3D code data

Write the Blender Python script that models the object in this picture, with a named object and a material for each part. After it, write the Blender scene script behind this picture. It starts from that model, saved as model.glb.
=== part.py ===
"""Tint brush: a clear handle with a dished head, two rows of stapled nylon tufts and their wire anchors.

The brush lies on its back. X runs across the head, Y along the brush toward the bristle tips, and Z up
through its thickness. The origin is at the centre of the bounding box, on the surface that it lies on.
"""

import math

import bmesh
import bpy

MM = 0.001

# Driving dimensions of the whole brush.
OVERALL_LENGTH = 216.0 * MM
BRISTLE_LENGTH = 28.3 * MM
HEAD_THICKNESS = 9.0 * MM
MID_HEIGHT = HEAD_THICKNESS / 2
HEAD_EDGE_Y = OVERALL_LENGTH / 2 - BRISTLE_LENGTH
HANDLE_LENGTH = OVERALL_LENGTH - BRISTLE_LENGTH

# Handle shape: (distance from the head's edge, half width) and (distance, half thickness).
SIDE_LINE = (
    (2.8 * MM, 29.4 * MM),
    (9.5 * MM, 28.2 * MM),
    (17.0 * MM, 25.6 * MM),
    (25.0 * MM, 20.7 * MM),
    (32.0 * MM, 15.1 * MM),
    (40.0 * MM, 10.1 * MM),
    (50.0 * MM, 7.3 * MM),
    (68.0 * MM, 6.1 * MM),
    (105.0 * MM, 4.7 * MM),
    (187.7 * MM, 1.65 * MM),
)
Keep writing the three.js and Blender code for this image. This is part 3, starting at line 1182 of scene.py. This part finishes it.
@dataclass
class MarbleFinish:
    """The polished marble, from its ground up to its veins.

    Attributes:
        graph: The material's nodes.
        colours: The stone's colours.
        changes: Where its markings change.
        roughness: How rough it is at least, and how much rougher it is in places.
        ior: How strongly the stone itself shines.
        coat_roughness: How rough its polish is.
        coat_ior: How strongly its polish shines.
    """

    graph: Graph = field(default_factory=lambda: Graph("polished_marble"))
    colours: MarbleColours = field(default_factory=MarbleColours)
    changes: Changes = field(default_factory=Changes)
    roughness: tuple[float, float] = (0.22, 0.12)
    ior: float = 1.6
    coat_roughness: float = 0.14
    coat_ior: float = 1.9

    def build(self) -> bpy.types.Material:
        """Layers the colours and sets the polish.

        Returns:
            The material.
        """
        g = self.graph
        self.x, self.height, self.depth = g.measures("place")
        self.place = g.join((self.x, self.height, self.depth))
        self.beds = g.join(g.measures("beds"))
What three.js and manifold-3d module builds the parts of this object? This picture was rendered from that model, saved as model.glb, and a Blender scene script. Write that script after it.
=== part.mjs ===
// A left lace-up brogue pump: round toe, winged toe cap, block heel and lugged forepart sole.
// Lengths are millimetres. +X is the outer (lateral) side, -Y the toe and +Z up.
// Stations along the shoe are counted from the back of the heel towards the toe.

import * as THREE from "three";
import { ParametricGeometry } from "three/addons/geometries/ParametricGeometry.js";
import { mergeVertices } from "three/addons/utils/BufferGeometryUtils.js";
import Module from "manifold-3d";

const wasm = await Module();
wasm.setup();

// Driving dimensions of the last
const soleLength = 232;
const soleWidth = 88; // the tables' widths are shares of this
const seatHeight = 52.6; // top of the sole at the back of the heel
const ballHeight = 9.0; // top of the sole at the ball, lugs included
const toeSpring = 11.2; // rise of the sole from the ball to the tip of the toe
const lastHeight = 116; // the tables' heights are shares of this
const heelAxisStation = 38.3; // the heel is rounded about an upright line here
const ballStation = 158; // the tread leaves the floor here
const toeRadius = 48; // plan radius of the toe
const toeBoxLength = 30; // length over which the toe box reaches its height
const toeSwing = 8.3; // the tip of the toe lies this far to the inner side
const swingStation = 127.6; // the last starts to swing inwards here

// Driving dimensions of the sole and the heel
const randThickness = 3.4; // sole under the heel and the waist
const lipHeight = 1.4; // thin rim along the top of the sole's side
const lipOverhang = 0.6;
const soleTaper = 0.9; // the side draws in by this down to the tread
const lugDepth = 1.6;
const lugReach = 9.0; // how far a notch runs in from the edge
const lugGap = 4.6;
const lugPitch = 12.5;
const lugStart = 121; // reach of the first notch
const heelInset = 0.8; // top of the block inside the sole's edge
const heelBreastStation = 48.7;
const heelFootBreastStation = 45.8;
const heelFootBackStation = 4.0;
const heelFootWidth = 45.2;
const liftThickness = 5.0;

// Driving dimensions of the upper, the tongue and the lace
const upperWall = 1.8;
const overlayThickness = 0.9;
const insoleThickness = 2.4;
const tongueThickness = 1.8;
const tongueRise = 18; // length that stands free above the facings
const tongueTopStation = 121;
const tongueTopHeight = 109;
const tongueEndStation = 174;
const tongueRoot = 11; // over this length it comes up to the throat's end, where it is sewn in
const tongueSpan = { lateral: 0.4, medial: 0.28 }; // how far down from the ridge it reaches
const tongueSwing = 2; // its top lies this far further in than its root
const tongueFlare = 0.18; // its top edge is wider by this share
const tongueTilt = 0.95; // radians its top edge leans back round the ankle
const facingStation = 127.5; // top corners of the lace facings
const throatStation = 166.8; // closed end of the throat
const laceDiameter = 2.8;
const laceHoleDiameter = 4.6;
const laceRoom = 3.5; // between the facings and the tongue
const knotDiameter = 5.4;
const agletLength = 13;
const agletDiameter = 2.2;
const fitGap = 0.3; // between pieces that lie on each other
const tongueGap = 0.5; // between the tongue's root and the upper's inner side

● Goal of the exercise
Repeat, exactly and only, the lines from the beginning of the material through the line that contains "sets the polish.".

● Solution to the exercise
Write the Blender Python script that models the object in this picture, with a named object and a material for each part. After it, write the Blender scene script behind this picture. It starts from that model, saved as model.glb.
=== part.py ===
"""Tint brush: a clear handle with a dished head, two rows of stapled nylon tufts and their wire anchors.

The brush lies on its back. X runs across the head, Y along the brush toward the bristle tips, and Z up
through its thickness. The origin is at the centre of the bounding box, on the surface that it lies on.
"""

import math

import bmesh
import bpy

MM = 0.001

# Driving dimensions of the whole brush.
OVERALL_LENGTH = 216.0 * MM
BRISTLE_LENGTH = 28.3 * MM
HEAD_THICKNESS = 9.0 * MM
MID_HEIGHT = HEAD_THICKNESS / 2
HEAD_EDGE_Y = OVERALL_LENGTH / 2 - BRISTLE_LENGTH
HANDLE_LENGTH = OVERALL_LENGTH - BRISTLE_LENGTH

# Handle shape: (distance from the head's edge, half width) and (distance, half thickness).
SIDE_LINE = (
    (2.8 * MM, 29.4 * MM),
    (9.5 * MM, 28.2 * MM),
    (17.0 * MM, 25.6 * MM),
    (25.0 * MM, 20.7 * MM),
    (32.0 * MM, 15.1 * MM),
    (40.0 * MM, 10.1 * MM),
    (50.0 * MM, 7.3 * MM),
    (68.0 * MM, 6.1 * MM),
    (105.0 * MM, 4.7 * MM),
    (187.7 * MM, 1.65 * MM),
)
Keep writing the three.js and Blender code for this image. This is part 3, starting at line 1182 of scene.py. This part finishes it.
@dataclass
class MarbleFinish:
    """The polished marble, from its ground up to its veins.

    Attributes:
        graph: The material's nodes.
        colours: The stone's colours.
        changes: Where its markings change.
        roughness: How rough it is at least, and how much rougher it is in places.
        ior: How strongly the stone itself shines.
        coat_roughness: How rough its polish is.
        coat_ior: How strongly its polish shines.
    """

    graph: Graph = field(default_factory=lambda: Graph("polished_marble"))
    colours: MarbleColours = field(default_factory=MarbleColours)
    changes: Changes = field(default_factory=Changes)
    roughness: tuple[float, float] = (0.22, 0.12)
    ior: float = 1.6
    coat_roughness: float = 0.14
    coat_ior: float = 1.9

    def build(self) -> bpy.types.Material:
        """Layers the colours and sets the polish.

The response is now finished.